Francisco Ferrer Lerín
Recuerda el raro jugador los tiempos de estrepitosas timbas en la poca ventilada estancia; también la llegada de los puntos, anunciada a bombo y platillo, y cómo eran, según Bedoya:
1.- Produce lluvia.
2.- No te fíes de él.
3.- No tuvo una vida alegre.
4.- Había estado enfermo.
5.- Hablará de lo negro.
Cágney, taciturno, da las cartas mientras canturrea la balada de Francisco de Asís. Gregorio, de Caspe, conoce el sentido de las rachas. Narbo, endocrino, pincha los naipes como si fueran senos.
Sé que los ases circulan con inusitada brillantez aunque no es prudente hablar de la combinatoria: jugadas sin duda fruto del azar pero en las que influyen la posición de los codos, el recorrido sanguíneo y el peso de los rotuladores y puntas finas. Hay chequeras desvencijadas, horizontes de la infancia poco feliz, divertículos infectos y, al clarear, esa sensación de abandono y dejadez que nos lleva al reclinatorio y a la punción raquídea. En marzo vi a un perdedor recalcitrante sacarse los ojos con el rey de espadas tras un intento baldío de provocarse el vómito.
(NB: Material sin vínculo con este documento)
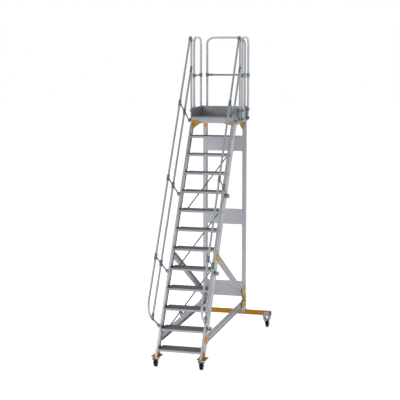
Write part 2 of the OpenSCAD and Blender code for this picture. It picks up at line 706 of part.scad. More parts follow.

Se completa la secuencia con un barrido de la cámara, situada a metro y medio del suelo, prestando especial atención a los enseres desperdigados sobre la mesa del comedor y, luego, al cuerpo de una mujer vestida, y quizá muerta, echada en el sofá: “Está la cabeza, está el tronco, están los brazos, pero no las piernas que quedan ocultas por una elevación del terreno sobre la que reposa una ciudad escalonada.”
[Tecnología futura permite entrar en esa descripción de una ciudad escalonada y verme avanzar, una tarde de sábado de comienzos de los sesenta, por la barcelonesa calle Buigas camino de la casa de J.P., en la plaza Eguilaz, donde, para conformar la partida de póquer, también se espera al vitriólico J.L.B.S., al elegante y apacible G.L. (copia anticipada de Eduardo Mendoza) y, quizá, a los atorrantes P. y R.]